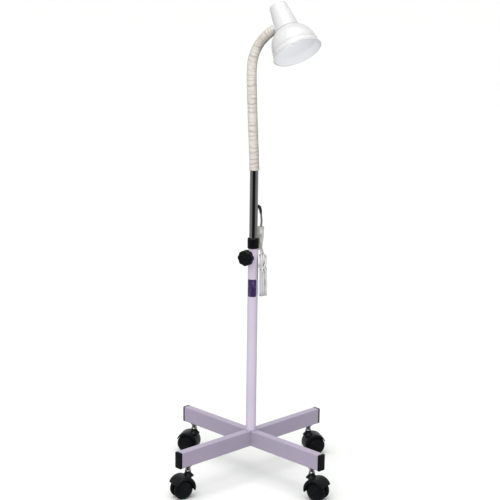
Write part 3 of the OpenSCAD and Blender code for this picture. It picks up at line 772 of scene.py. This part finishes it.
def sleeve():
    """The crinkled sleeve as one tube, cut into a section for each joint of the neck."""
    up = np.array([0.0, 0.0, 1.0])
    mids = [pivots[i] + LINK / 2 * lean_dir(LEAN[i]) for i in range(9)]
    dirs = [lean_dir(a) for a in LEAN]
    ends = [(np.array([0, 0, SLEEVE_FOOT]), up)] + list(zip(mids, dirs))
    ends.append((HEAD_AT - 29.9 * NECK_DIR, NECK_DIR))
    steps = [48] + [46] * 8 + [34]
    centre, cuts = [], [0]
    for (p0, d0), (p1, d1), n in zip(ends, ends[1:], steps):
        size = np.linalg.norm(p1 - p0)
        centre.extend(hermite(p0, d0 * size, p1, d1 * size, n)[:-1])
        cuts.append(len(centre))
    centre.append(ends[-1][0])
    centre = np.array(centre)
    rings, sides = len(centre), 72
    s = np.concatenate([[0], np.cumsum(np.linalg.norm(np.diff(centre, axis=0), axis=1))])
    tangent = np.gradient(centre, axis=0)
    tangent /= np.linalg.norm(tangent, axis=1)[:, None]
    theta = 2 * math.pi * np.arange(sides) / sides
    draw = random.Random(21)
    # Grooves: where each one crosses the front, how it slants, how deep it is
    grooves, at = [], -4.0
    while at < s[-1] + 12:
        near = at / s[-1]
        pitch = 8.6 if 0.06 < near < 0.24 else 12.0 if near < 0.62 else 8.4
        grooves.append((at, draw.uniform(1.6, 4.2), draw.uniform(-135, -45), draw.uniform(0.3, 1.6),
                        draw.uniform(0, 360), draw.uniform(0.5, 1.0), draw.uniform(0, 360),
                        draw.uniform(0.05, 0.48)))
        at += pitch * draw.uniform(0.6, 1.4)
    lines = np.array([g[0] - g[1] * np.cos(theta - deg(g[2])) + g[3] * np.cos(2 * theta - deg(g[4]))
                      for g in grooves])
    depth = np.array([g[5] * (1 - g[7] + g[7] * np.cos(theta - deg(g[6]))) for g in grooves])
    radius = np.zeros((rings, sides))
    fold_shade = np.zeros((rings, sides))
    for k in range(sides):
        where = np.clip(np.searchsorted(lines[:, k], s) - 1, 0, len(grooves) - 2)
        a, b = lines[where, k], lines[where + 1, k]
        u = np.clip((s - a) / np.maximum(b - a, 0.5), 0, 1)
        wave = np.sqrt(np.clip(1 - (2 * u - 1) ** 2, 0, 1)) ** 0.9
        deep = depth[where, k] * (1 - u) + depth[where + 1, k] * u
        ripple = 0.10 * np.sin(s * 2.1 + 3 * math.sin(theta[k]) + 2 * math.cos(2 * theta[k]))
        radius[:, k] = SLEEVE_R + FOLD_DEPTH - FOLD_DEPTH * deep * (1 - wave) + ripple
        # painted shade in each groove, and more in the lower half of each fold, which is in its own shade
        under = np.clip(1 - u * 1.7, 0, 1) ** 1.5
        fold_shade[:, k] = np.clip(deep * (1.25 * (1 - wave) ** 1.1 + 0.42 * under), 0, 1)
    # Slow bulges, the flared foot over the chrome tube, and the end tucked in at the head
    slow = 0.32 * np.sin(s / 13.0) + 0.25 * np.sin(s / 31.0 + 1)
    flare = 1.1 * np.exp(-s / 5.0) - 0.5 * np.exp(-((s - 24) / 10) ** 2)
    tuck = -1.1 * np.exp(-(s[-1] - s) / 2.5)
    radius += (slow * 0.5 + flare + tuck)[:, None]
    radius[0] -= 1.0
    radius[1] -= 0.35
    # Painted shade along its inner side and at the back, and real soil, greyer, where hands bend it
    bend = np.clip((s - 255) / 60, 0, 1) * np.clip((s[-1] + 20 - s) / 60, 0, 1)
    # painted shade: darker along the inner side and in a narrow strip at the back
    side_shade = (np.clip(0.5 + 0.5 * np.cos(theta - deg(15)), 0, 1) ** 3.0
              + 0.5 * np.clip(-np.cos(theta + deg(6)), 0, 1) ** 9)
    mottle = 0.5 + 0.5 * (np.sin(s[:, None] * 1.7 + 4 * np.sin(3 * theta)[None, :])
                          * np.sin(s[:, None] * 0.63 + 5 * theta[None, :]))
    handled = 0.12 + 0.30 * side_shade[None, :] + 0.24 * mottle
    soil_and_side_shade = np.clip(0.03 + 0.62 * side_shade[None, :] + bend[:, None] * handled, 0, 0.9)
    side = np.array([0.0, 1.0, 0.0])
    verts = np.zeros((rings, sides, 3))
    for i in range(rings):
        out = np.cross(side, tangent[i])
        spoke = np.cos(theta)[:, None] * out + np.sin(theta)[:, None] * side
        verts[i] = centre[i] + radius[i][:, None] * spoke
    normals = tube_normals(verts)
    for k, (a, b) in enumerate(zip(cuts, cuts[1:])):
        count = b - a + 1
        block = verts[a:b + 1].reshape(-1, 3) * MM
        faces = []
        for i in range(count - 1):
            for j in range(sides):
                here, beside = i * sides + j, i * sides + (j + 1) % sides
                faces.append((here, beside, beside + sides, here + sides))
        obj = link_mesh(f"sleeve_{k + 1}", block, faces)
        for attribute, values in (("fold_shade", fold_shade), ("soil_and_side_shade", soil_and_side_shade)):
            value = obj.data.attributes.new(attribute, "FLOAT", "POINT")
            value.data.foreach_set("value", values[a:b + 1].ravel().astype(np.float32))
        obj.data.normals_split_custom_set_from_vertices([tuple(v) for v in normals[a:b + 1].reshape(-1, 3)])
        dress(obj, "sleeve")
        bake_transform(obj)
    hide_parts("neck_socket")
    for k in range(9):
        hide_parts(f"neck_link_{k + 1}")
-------
Task description: Reproduce all of the data exactly as given.

Output for this exercise:
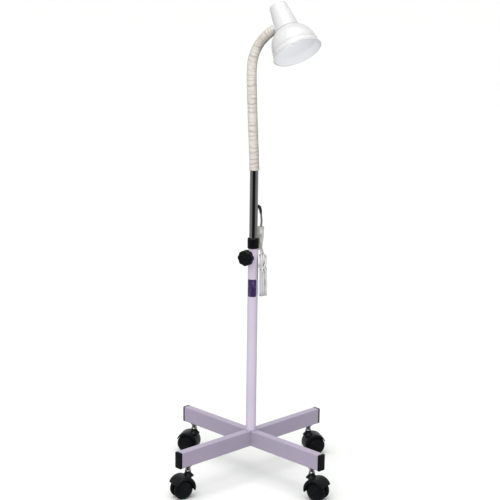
Write part 3 of the OpenSCAD and Blender code for this picture. It picks up at line 772 of scene.py. This part finishes it.
def sleeve():
    """The crinkled sleeve as one tube, cut into a section for each joint of the neck."""
    up = np.array([0.0, 0.0, 1.0])
    mids = [pivots[i] + LINK / 2 * lean_dir(LEAN[i]) for i in range(9)]
    dirs = [lean_dir(a) for a in LEAN]
    ends = [(np.array([0, 0, SLEEVE_FOOT]), up)] + list(zip(mids, dirs))
    ends.append((HEAD_AT - 29.9 * NECK_DIR, NECK_DIR))
    steps = [48] + [46] * 8 + [34]
    centre, cuts = [], [0]
    for (p0, d0), (p1, d1), n in zip(ends, ends[1:], steps):
        size = np.linalg.norm(p1 - p0)
        centre.extend(hermite(p0, d0 * size, p1, d1 * size, n)[:-1])
        cuts.append(len(centre))
    centre.append(ends[-1][0])
    centre = np.array(centre)
    rings, sides = len(centre), 72
    s = np.concatenate([[0], np.cumsum(np.linalg.norm(np.diff(centre, axis=0), axis=1))])
    tangent = np.gradient(centre, axis=0)
    tangent /= np.linalg.norm(tangent, axis=1)[:, None]
    theta = 2 * math.pi * np.arange(sides) / sides
    draw = random.Random(21)
    # Grooves: where each one crosses the front, how it slants, how deep it is
    grooves, at = [], -4.0
    while at < s[-1] + 12:
        near = at / s[-1]
        pitch = 8.6 if 0.06 < near < 0.24 else 12.0 if near < 0.62 else 8.4
        grooves.append((at, draw.uniform(1.6, 4.2), draw.uniform(-135, -45), draw.uniform(0.3, 1.6),
                        draw.uniform(0, 360), draw.uniform(0.5, 1.0), draw.uniform(0, 360),
                        draw.uniform(0.05, 0.48)))
        at += pitch * draw.uniform(0.6, 1.4)
    lines = np.array([g[0] - g[1] * np.cos(theta - deg(g[2])) + g[3] * np.cos(2 * theta - deg(g[4]))
                      for g in grooves])
    depth = np.array([g[5] * (1 - g[7] + g[7] * np.cos(theta - deg(g[6]))) for g in grooves])
    radius = np.zeros((rings, sides))
    fold_shade = np.zeros((rings, sides))
    for k in range(sides):
        where = np.clip(np.searchsorted(lines[:, k], s) - 1, 0, len(grooves) - 2)
        a, b = lines[where, k], lines[where + 1, k]
        u = np.clip((s - a) / np.maximum(b - a, 0.5), 0, 1)
        wave = np.sqrt(np.clip(1 - (2 * u - 1) ** 2, 0, 1)) ** 0.9
        deep = depth[where, k] * (1 - u) + depth[where + 1, k] * u
        ripple = 0.10 * np.sin(s * 2.1 + 3 * math.sin(theta[k]) + 2 * math.cos(2 * theta[k]))
        radius[:, k] = SLEEVE_R + FOLD_DEPTH - FOLD_DEPTH * deep * (1 - wave) + ripple
        # painted shade in each groove, and more in the lower half of each fold, which is in its own shade
        under = np.clip(1 - u * 1.7, 0, 1) ** 1.5
        fold_shade[:, k] = np.clip(deep * (1.25 * (1 - wave) ** 1.1 + 0.42 * under), 0, 1)
    # Slow bulges, the flared foot over the chrome tube, and the end tucked in at the head
    slow = 0.32 * np.sin(s / 13.0) + 0.25 * np.sin(s / 31.0 + 1)
    flare = 1.1 * np.exp(-s / 5.0) - 0.5 * np.exp(-((s - 24) / 10) ** 2)
    tuck = -1.1 * np.exp(-(s[-1] - s) / 2.5)
    radius += (slow * 0.5 + flare + tuck)[:, None]
    radius[0] -= 1.0
    radius[1] -= 0.35
    # Painted shade along its inner side and at the back, and real soil, greyer, where hands bend it
    bend = np.clip((s - 255) / 60, 0, 1) * np.clip((s[-1] + 20 - s) / 60, 0, 1)
    # painted shade: darker along the inner side and in a narrow strip at the back
    side_shade = (np.clip(0.5 + 0.5 * np.cos(theta - deg(15)), 0, 1) ** 3.0
              + 0.5 * np.clip(-np.cos(theta + deg(6)), 0, 1) ** 9)
    mottle = 0.5 + 0.5 * (np.sin(s[:, None] * 1.7 + 4 * np.sin(3 * theta)[None, :])
                          * np.sin(s[:, None] * 0.63 + 5 * theta[None, :]))
    handled = 0.12 + 0.30 * side_shade[None, :] + 0.24 * mottle
    soil_and_side_shade = np.clip(0.03 + 0.62 * side_shade[None, :] + bend[:, None] * handled, 0, 0.9)
    side = np.array([0.0, 1.0, 0.0])
    verts = np.zeros((rings, sides, 3))
    for i in range(rings):
        out = np.cross(side, tangent[i])
        spoke = np.cos(theta)[:, None] * out + np.sin(theta)[:, None] * side
        verts[i] = centre[i] + radius[i][:, None] * spoke
    normals = tube_normals(verts)
    for k, (a, b) in enumerate(zip(cuts, cuts[1:])):
        count = b - a + 1
        block = verts[a:b + 1].reshape(-1, 3) * MM
        faces = []
        for i in range(count - 1):
            for j in range(sides):
                here, beside = i * sides + j, i * sides + (j + 1) % sides
                faces.append((here, beside, beside + sides, here + sides))
        obj = link_mesh(f"sleeve_{k + 1}", block, faces)
        for attribute, values in (("fold_shade", fold_shade), ("soil_and_side_shade", soil_and_side_shade)):
            value = obj.data.attributes.new(attribute, "FLOAT", "POINT")
            value.data.foreach_set("value", values[a:b + 1].ravel().astype(np.float32))
        obj.data.normals_split_custom_set_from_vertices([tuple(v) for v in normals[a:b + 1].reshape(-1, 3)])
        dress(obj, "sleeve")
        bake_transform(obj)
    hide_parts("neck_socket")
    for k in range(9):
        hide_parts(f"neck_link_{k + 1}")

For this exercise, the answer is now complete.